What you should do
Find each line that has the string "bodies" and give the total, with nothing else.

Supplied information
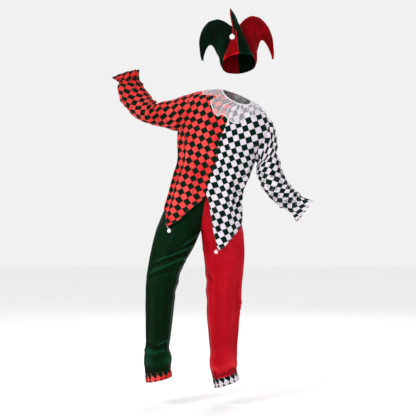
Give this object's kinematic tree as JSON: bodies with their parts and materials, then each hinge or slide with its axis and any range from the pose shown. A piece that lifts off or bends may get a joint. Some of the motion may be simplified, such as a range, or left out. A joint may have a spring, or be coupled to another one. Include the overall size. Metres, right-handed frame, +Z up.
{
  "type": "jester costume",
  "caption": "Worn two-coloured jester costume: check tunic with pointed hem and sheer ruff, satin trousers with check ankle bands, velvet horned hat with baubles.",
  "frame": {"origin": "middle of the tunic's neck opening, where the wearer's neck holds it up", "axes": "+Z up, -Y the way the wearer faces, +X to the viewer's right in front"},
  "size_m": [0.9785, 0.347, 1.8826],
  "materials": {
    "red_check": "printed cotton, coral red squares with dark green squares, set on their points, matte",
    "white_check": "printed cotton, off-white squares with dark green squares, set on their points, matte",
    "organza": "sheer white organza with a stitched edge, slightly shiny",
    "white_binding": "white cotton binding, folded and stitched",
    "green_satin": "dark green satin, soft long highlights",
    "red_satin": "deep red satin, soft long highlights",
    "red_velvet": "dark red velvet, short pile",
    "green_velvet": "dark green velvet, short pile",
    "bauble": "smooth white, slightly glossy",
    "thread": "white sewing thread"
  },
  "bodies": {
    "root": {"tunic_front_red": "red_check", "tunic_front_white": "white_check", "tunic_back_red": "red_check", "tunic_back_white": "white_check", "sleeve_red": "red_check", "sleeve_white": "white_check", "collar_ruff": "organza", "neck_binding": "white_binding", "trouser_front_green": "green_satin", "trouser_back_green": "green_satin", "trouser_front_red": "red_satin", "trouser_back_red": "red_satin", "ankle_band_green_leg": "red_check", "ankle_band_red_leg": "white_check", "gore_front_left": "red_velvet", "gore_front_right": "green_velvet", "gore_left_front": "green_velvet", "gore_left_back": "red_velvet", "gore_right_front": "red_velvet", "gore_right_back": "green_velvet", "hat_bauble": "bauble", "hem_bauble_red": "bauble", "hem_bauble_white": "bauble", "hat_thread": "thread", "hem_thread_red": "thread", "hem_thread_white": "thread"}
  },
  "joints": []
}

Finished exercise
2